In [1]:
import tweepy
import pandas as pd
import nltk
import fasttext as ft
import json
import datetime

In [2]:
# Definimos sus tokens de acceso
with open('credentials.json') as f:
    credentials = json.load(f)
    CONSUMER_KEY = credentials['CONSUMER_KEY']
    CONSUMER_SECRET = credentials['CONSUMER_SECRET']
    ACCESS_TOKEN = credentials['ACCESS_TOKEN']
    ACCESS_SECRET = credentials['ACCESS_SECRET']

In [3]:
# defimos esta función para configurar el acceso al API
def connect_to_twitter_OAuth():
    auth = tweepy.OAuthHandler(CONSUMER_KEY, CONSUMER_SECRET)
    auth.set_access_token(ACCESS_TOKEN, ACCESS_SECRET)
    api = tweepy.API(auth)
    return api

# Creamos un API object 
api = connect_to_twitter_OAuth()

In [4]:
def extract_tweet_attributes(tweet_object):
    # create empty list
    tweet_list =[]
    # loop through tweet objects
    for tweet in tweet_object:
        tweet_id = tweet.id # unique integer identifier for tweet
        text = tweet.text # utf-8 text of tweet
        favorite_count = tweet.favorite_count
        retweet_count = tweet.retweet_count
        created_at = tweet.created_at # utc time tweet created
        source = tweet.source # utility used to post tweet
        reply_to_status = tweet.in_reply_to_status_id # if reply int of orginal tweet id
        reply_to_user = tweet.in_reply_to_screen_name # if reply original tweetes screenname
        retweets = tweet.retweet_count # number of times this tweet retweeted
        favorites = tweet.favorite_count # number of time this tweet liked
        # append attributes to list
        tweet_list.append({'tweet_id':tweet_id, 
                          'text':text, 
                          'favorite_count':favorite_count,
                          'retweet_count':retweet_count,
                          'created_at':created_at, 
                          'source':source, 
                          'reply_to_status':reply_to_status, 
                          'reply_to_user':reply_to_user,
                          'retweets':retweets,
                          'favorites':favorites})
    # create dataframe   
    df = pd.DataFrame(tweet_list, columns=['tweet_id',
                                           'text',
                                           'favorite_count',
                                           'retweet_count',
                                           'created_at',
                                           'source',
                                           'reply_to_status',
                                           'reply_to_user',
                                           'retweets',
                                           'favorites'])
    return df

In [5]:
# Leer 100 tweets en Español, buscando por algún personaje famoso.

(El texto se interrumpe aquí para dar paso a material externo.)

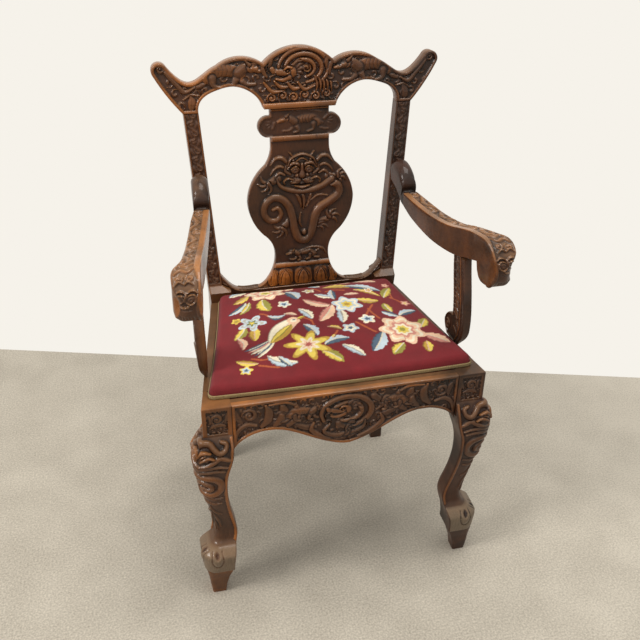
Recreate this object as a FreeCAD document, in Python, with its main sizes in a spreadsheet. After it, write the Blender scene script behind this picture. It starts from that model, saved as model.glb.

Seleccionar el personaje.
def get_tweets(keyword):
    public_tweets = api.search_tweets(keyword, lang="es", count=100)
    texts = ""
    for tweet in public_tweets:
        texts += tweet.text
    df = extract_tweet_attributes(public_tweets)
    df['keyword'] = keyword
    return df

In [6]:
# Convertimos los tweets en un data frame
#df = extract_tweet_attributes(public_tweets)
df = get_tweets(u"SectorMovilidad")

In [7]:
df.head(5)

Unnamed: 0,tweet_id,text,favorite_count,retweet_count,created_at,source,reply_to_status,reply_to_user,retweets,favorites,keyword
0,1526037834552983552,@MadameSiimone @SectorMovilidad @EEopinion @el...,1,0,2022-05-16 03:12:26+00:00,Twitter for Android,,MadameSiimone,0,1,SectorMovilidad
1,1526033330352754689,RT @luciabastidasu: #VentanasRotas\n\n#Ventana...,0,21,2022-05-16 02:54:32+00:00,Twitter for iPhone,,,21,0,SectorMovilidad
2,1526032999342608384,RT @luciabastidasu: #VentanasRotas\n\n#Ventana...,0,21,2022-05-16 02:53:14+00:00,Twitter for Android,,,21,0,SectorMovilidad
3,1526032439461785603,@CPorcolombia @luciabastidasu @Fontibon_Bogota...,0,0,2022-05-16 02:51:00+00:00,Twitter for Android,1.525856e+18,CPorcolombia,0,0,SectorMovilidad
4,1526031055026782208,Sin berma! Sin distancia ni respeto por vida d...,0,0,2022-05-16 02:45:30+00:00,Twitter for Android,,,0,0,SectorMovilidad


In [8]:
def extract_data(keywords):
    for keyword in keywords:
        print('Extracting:', keyword, '...')
        df = get_tweets(keyword)
        df['text'] = df['text'].str.replace(',','')
        df.to_csv('./data/df_'+ keyword + '_' + \
                  str(datetime.datetime.now().day) + '_'+ str(datetime.datetime.now().month) + '_'+str(datetime.datetime.now().year) \
                  + '_'+ str(datetime.datetime.now().hour) + '..' + str(datetime.datetime.now().minute) + '.csv',
                  index=False)

In [9]:
keywords = [u"SectorMovilidad" , u"ciclorruta", u"pico y placa", u"ciclo ruta"]
extract_data(keywords)

Extracting: SectorMovilidad ...
Extracting: ciclorruta ...
Extracting: pico y placa ...
Extracting: ciclo ruta ...